El gregarismo es consustancial al género humano. Lo estamos comprobando una vez más durante este período pre navideño, cuando vemos por televisión esas imágenes del centro de Madrid abarrotado de gente que parece haberse puesto de acuerdo para disfrutar del jolgorio lumínico propio de estas fiestas (dejemos de lado los esfuerzos individuales por destacar y marcar paquete navideño, como el del alcalde de Vigo, que se pone en agosto a preparar los fastos de la Navidad, o el de Xavier García Albiol, alcalde de Badalona, quien, este año, se ha marcado un árbol de navidad más alto que el de su homólogo gallego: ¡40 metros de árbol frente a los 38 del de su colega!).
En Barcelona también nos estamos poniendo las botas de colapsar el centro de la ciudad con cientos de familias que disfrutan aglomerándose en las zonas más iluminadas, pero le hemos añadido al sindiós nuestro hecho diferencial, que, en este caso, consiste en ponerse en peligro a uno mismo y a su descendencia colocándose en la calzada del paseo de Gràcia cuando el semáforo está en verde para sacarse una foto con las luces al fondo: ¡yo estaba allí y lo vi todo! (ese sería el subtexto de tan peculiar iniciativa).

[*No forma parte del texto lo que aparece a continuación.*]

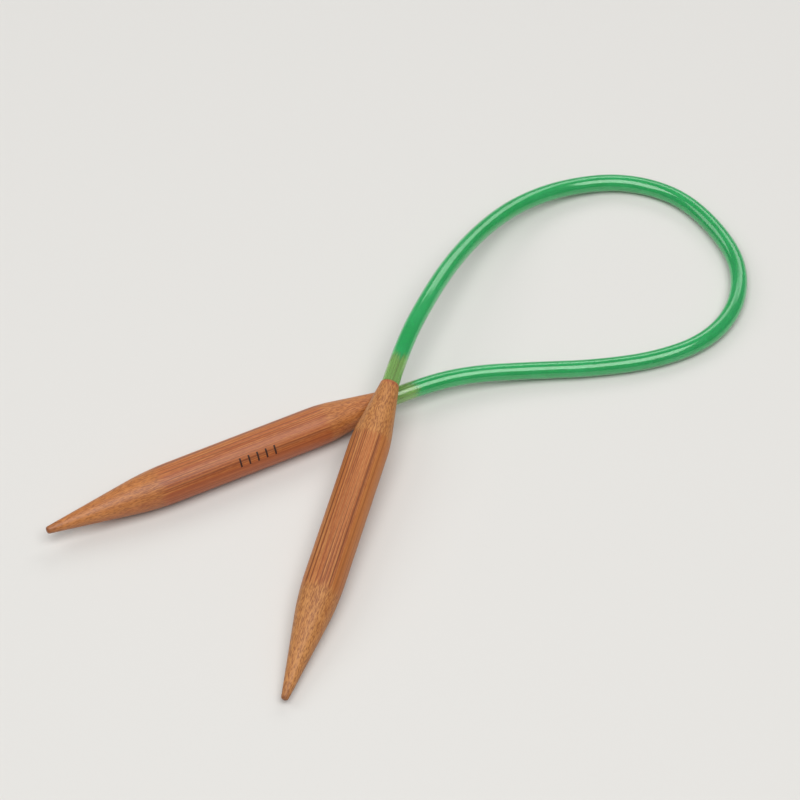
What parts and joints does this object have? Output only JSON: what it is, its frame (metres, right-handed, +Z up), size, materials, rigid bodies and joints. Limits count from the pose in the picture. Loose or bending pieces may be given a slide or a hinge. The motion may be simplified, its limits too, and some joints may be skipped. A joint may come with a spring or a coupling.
{
  "type": "circular knitting needle",
  "caption": "Circular knitting needle: blunt tapered bamboo tips glued into the ends of a flexible hollow tube, lying with the tube in one open loop.",
  "frame": {"origin": "on the surface the needle lies on, below the middle of the box round the two tips", "axes": "+Z up from the surface; +X to the right and +Y away as the needle is laid, with the points towards -X and -Y and the tube's loop towards +X and +Y"},
  "size_m": [0.1739, 0.1637, 0.0147],
  "materials": {
    "bamboo_front": "sanded and waxed bamboo, lighter tan",
    "bamboo_left": "polished bamboo, redder brown",
    "glue": "clear hardened adhesive",
    "green_tube": "translucent emerald green soft vinyl tube"
  },
  "bodies": {
    "tube": {"connecting_tube": "green_tube"},
    "front_tip": {"needle_tip_front": "bamboo_front", "glue_film_front": "glue"},
    "left_tip": {"needle_tip_left": "bamboo_left", "glue_film_left": "glue"}
  },
  "joints": [
    {"name": "front_tip_swing", "type": "hinge", "parent": "tube", "child": "front_tip", "pos_m": [0.04955, 0.0709, 0.012], "axis": [0, 0, 1], "range_deg": [0, 60], "deforming": ["connecting_tube"]},
    {"name": "left_tip_swing", "type": "hinge", "parent": "tube", "child": "left_tip", "pos_m": [0.06862, 0.04922, 0.00316], "axis": [0, 0, 1], "range_deg": [-45, 0], "deforming": ["connecting_tube"]}
  ]
}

El problema es que la luz verde del semáforo de turno dura lo que dura (que no es mucho) y que un fotógrafo lento puede exponerse al peligro de ser atropellado o, aún peor, de que se lleven por delante a un ser querido: agarrar a un pobre crío, colocarlo en mitad de la calzada y sacarle fotos mientras, a sus espaldas, los automovilistas no ven la hora de que se les permita seguir conduciendo, denota cierta inconsciencia, aunque no es del todo imposible que sea absolutamente descartable en la época que nos ha tocado vivir y en la que, al parecer, lo que no se inmortaliza, no ha sucedido nunca.
Llevamos tiempo sometidos a la absurda dictadura del selfi. Todo aquel que tenga un amigo foodie habrá tenido que someterse a una molesta espera para atacar la comida porque su compañero de mesa tiene que sacar una fotografía del comistrajo de turno. Pero esto resulta hasta tolerable si lo comparamos con otros excesos fotográficos, como el de esos que intentan retratarse al borde de un precipicio y se acaban cayendo por él (y diñándola, frecuentemente). ¿Qué poner en la lápida de esas víctimas del autorretrato? ¿Murió haciéndose una foto? Hasta ahora, el mejor texto que uno había encontrado en una lápida fue Va morir caçant bolets (Murió cogiendo setas), que resultaba un pelín ridículo, pero no tan insultante como Murió por retratarse en un paisaje singular o, aún peor, Murió porque su padre lo puso en mitad de la calzada para hacerle una foto.
El fantasma de la estupidez sobrevuela el mundo del selfi. No nos basta con ver la torre de Pisa: tenemos que retratarnos delante de ella (a ser posible, aparentando que la sostenemos). No nos basta con disfrutar de un plato de comida: tenemos que congelar el instante. No nos basta con admirar el mar embravecido: tenemos que darle la espalda, sonreír al móvil, perder el equilibrio y precipitarnos al vacío. No nos basta con llevar a nuestros hijos a que disfruten del ambiente navideño: tenemos que lograr que los atropellen por sacarles de su hábitat urbano natural, que es la acera.
Gracias a esta última tendencia, la Guardia Urbana ha tenido que destacar a algunos efectivos para controlar a los padres de familia dispuestos a sacrificar a sus vástagos por una foto de recuerdo del entorno navideño del año 2023, cuando nuestros polis deberían estar impidiendo robos de relojes o desactivando peleas a machetazos. Es como si fuésemos incapaces de disfrutar de las cosas si no las fotografiamos, como si hubiésemos perdido la memoria y necesitáramos tenerlo todo retratado y archivado, como si necesitásemos pruebas de que estuvimos en tal sitio a tal hora de tal día de tal año. Parece que queramos sustituir los recuerdos fugaces, con su componente sentimental, por pruebas tangibles de que vivimos tal o cual experiencia.
¿Qué pensará dentro de unos años el crío al que situaron en mitad del paseo de Gracia para fijar su presencia en un tiempo y un lugar? Me temo, que, si yo fuera ese crío, acabaría imprimiendo la foto y le pondría un subtítulo adecuado: El día en que mi padre intentó deshacerse de mí amparándose en el espíritu navideño.